How To Actually Get Work Done: Waterfall vs. Agile Workflow
Recent Life Hacks: I finally stumbled upon a method, other than my sticky notes, that will help with project management. I work with and talk to, a lot of freelancers, and it has come to my attention that a lot of us use different project management systems to manage our workload. Personally, I have used the square method, and it works most of the time. However, I stumbled upon two even better methods to help people who work in demanding jobs or run a freelance business and are managing client workflow on the ‘feast-side‘ of the coin. Using one of the methods below can be helpful, and if you’re looking to start creating right away, Trello.com provides an online drag and drop creator’s studio to make your workflow.

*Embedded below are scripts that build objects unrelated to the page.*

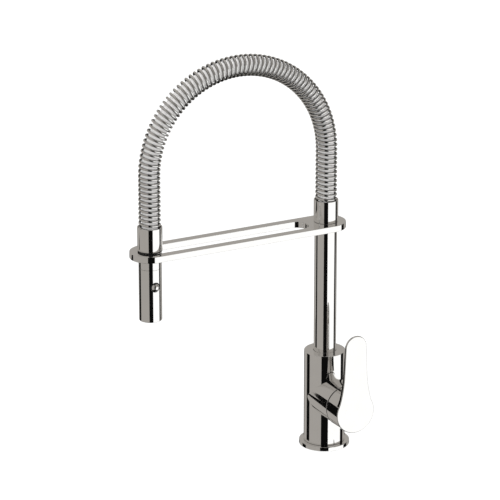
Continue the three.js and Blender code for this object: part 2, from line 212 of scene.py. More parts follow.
def stage_sheet(name, corners):
    """A flat four-cornered sheet that belongs to the studio."""
    mesh = bpy.data.meshes.new(name)
    mesh.from_pydata(corners, [], [(0, 1, 2, 3)])
    sheet = bpy.data.objects.new(name, mesh)
    scene.collection.objects.link(sheet)
    return sheet


def add_flags():
    """The cards show only in reflections, so they shade nothing and hide nothing."""
    material = bpy.data.materials.new("black_velvet")
    tree = new_nodes(material)
    velvet = add_node(tree, "ShaderNodeBsdfDiffuse", Color=(*BLACK_CARD, 1))
    add_node(tree, "ShaderNodeOutputMaterial", Surface=velvet.outputs[0])
    for name, (start, end, bottom, top) in BLACK_FLAGS.items():
        first, last = (across_view * a + toward_camera * t for a, t in (start, end))
        rise = Vector((0, 0, 1))
        corners = [first + rise * bottom, last + rise * bottom, last + rise * top, first + rise * top]
        flag = stage_sheet(name, corners)
        flag.data.materials.append(material)
        flag.visible_camera = False
        flag.visible_diffuse = False
        flag.visible_shadow = False
        flag.visible_transmission = False


def add_key_light():
    data = bpy.data.lights.new("key_light", "AREA")
    data.shape = "DISK"
    data.size = 2.5
    data.energy = 12
    light = bpy.data.objects.new("key_light", data)
    scene.collection.objects.link(light)
    light.location = (0.6, -0.4, 3.0)
    light.rotation_euler = Vector((0.6, -0.3, 3.0)).to_track_quat("Z", "Y").to_euler()
    light.visible_glossy = False


def add_floor():
    """A softly lit white floor, bright enough to run into the background."""
    half = 30
    corners = [(-half, -half, 0), (half, -half, 0), (half, half, 0), (-half, half, 0)]
    floor = stage_sheet("floor", corners)
    material = bpy.data.materials.new("floor_paint")
    tree = new_nodes(material)
    paint = add_node(tree, "ShaderNodeBsdfDiffuse", Color=(0.15, 0.15, 0.15, 1))
    glow = add_node(tree, "ShaderNodeEmission", Color=(0.9, 0.9, 0.9, 1), Strength=1.0)
    both = add_node(tree, "ShaderNodeAddShader")
    tree.links.new(paint.outputs[0], both.inputs[0])
    tree.links.new(glow.outputs[0], both.inputs[1])
    add_node(tree, "ShaderNodeOutputMaterial", Surface=both.outputs[0])
    floor.data.materials.append(material)
    floor.visible_glossy = False
    floor.location.z = -0.2 * MM


add_studio()
add_flags()
add_key_light()
add_floor()
scene.view_settings.view_transform = "Standard"


# ---------------------------------------------------------------- materials
def principled(name, metallic, roughness, colour=None, noise_scale=400.0, bump=0.0, **extra):
    """A Principled material whose roughness wanders with a fine noise. Its surface may have a slight bump."""
    material = bpy.data.materials.new(name)
    tree = new_nodes(material)
    place = add_node(tree, "ShaderNodeTexCoord").outputs["Object"]
    noise = add_node(tree, "ShaderNodeTexNoise", Vector=place, Scale=noise_scale, Detail=4.0)
    smoothest, roughest = roughness
    spread = add_node(
        tree,
        "ShaderNodeMapRange",
        Value=noise.outputs["Fac"],
        From_Min=0.3,
        From_Max=0.7,
        To_Min=smoothest,
        To_Max=roughest,
    )
    shader = add_node(
        tree, "ShaderNodeBsdfPrincipled", Metallic=metallic, Roughness=spread.outputs[0], **extra
    )
    if colour is not None:
        shader.inputs["Base Color"].default_value = (*colour, 1)
    if bump:
        relief = add_node(
            tree, "ShaderNodeBump", Strength=bump, Distance=0.2 * MM, Height=noise.outputs["Fac"]
        )
        tree.links.new(relief.outputs[0], shader.inputs["Normal"])
    add_node(tree, "ShaderNodeOutputMaterial", Surface=shader.outputs[0])
    return material, tree, shader, place


def tinted(made, scale, first, second):
    """Lets the base colour wander between two tones with a coarse noise."""
    material, tree, shader, place = made
    cloud = add_node(tree, "ShaderNodeTexNoise", Vector=place, Scale=scale, Detail=2.0)
    colour = ramp_node(tree, cloud.outputs["Fac"], [(0.35, first), (0.65, second)])
    tree.links.new(colour, shader.inputs["Base Color"])
    return material


def turned_rings(made, spacing, strength):
    """Adds the fine rings that a lathe leaves."""
    material, tree, shader, place = made
    rings = add_node(
        tree,
        "ShaderNodeTexWave",
        {"wave_type": "RINGS", "rings_direction": "Z"},
        Vector=place,
        Scale=1 / spacing,
        Distortion=0.6,
    )
    relief = add_node(
        tree, "ShaderNodeBump", Strength=strength, Distance=0.1 * MM, Height=rings.outputs["Fac"]
    )
    tree.links.new(relief.outputs[0], shader.inputs["Normal"])
    return material


def painted_inner_shade(made, outside, inside):
    """Paints shade on the side of a coiled wire that faces the coil's axis: the inside colour is painted
    shade where the wire and the conduit would shade each other, not the metal's own colour. The wire's map
    has u = 0 farthest out.
    """
    material, tree, shader, place = made
    uv = add_node(tree, "ShaderNodeSeparateXYZ", Vector=add_node(tree, "ShaderNodeUVMap").outputs[0])
    outward = math_node(tree, "COSINE", math_node(tree, "MULTIPLY", uv.outputs["X"], 2 * math.pi))
    # The inside colour is painted shade; the outside colour is the metal's own.
    colour = ramp_node(tree, outward, [(0.25, inside), (0.6, outside)])
    tree.links.new(colour, shader.inputs["Base Color"])
    return material


def braided(made):
    """Crossed strands, from the tube's own map: u once round the hose, v in metres along it."""
    material, tree, shader, place = made
    strands = 22
    lead = 30 * MM
    uv = add_node(tree, "ShaderNodeSeparateXYZ", Vector=add_node(tree, "ShaderNodeUVMap").outputs[0])
    round_part = math_node(tree, "MULTIPLY", uv.outputs["X"], 2 * math.pi * strands)
    along_part = math_node(tree, "MULTIPLY", uv.outputs["Y"], 2 * math.pi * strands / lead)
    right = math_node(tree, "SINE", math_node(tree, "ADD", round_part, along_part))
    left = math_node(tree, "SINE", math_node(tree, "SUBTRACT", round_part, along_part))
    weave = math_node(tree, "MAXIMUM", right, left)
    colour = ramp_node(tree, weave, [(0.1, (0.10, 0.10, 0.105)), (0.8, (0.62, 0.62, 0.63))])
    tree.links.new(colour, shader.inputs["Base Color"])
    relief = add_node(tree, "ShaderNodeBump", Strength=0.6, Distance=0.3 * MM, Height=weave)
    tree.links.new(relief.outputs[0], shader.inputs["Normal"])
    return material


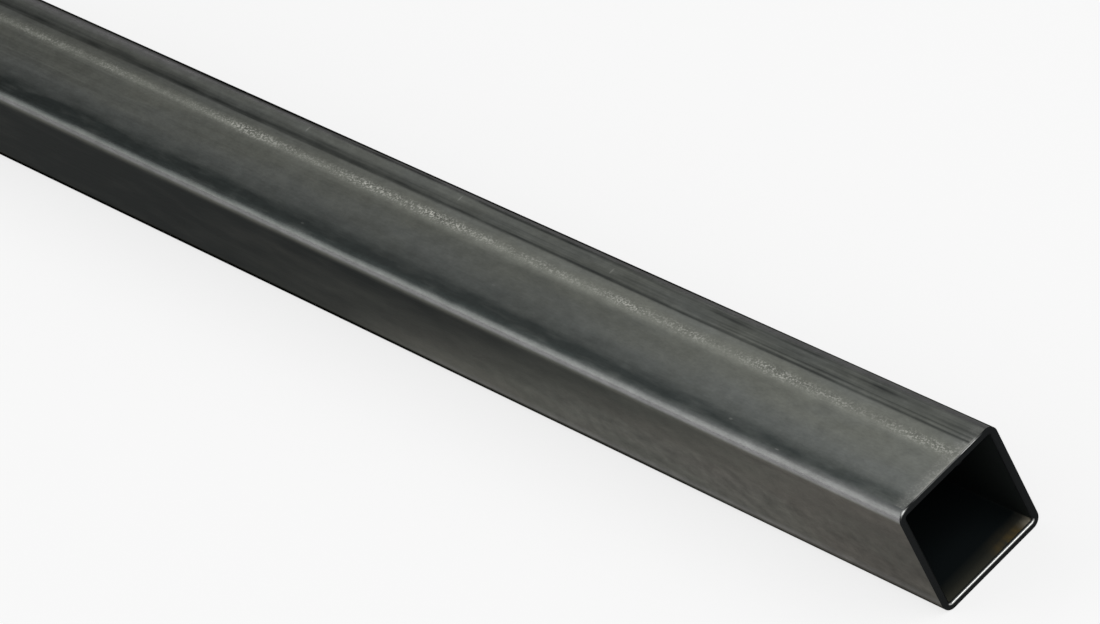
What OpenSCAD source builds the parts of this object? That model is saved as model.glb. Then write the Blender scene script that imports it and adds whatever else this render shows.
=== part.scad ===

The two methods are Waterfall and Agile project management systems. I would recommend researching the models in more depth on your own, but here are the quick meeting minutes for those of us who are on a tight schedule to get projects pushed through.
The Waterfall Method
Freelance career website, Upwork.com, describes the late 80’s/90’s project management system as the “traditional approach” to developing a product from idea to retail-ready. In this method, the project is broken up into steps that are to be completed in a sequence. In this workflow, each stage must be completed before starting the next. For those of us who are visual, the steps are aligned to look like a waterfall, where backtracking is not an option. You must ‘go with the flow‘.
The Agile Method
The same freelance website, Upwork.com, also describes the Agile method as one of the newer project management systems. The Agile way is more flexible and less costly than the waterfall method, especially when you need to backtrack and make edits, additions, or omissions. Instead of upfront planning altogether, the Agile method focuses on the ability to build and react to change in times of uncertainty and turbulence. This method is packed with an open backlog that you can continuously add to and is positioned in the model to kept to keep track of features and requirements that the clients want. From the backlog, one part of the project is selected and you work on it until completion. It is a way to select a priority and complete it while touching base with peers and making adjustments in a tight window. After one is complete, then you select the next priority item from the backlog and repeat the cycle through to completion. You get projects completed, one piece at a time with room for edits and revisions. I believe this model is more flexible and reasonable for all those with heavy workloads and a sharp deadline. The website, Agilealliance.org notes that the agile method places an ’emphasis on teamwork, constant user feedback, continuous improvement, and the ability to adapt to changing requirements.’
Both methods are helpful to move projects from start to finish. Challenge yourself to try one or both on your workload, and see how they compare. Work hard today, so you can play harder tomorrow.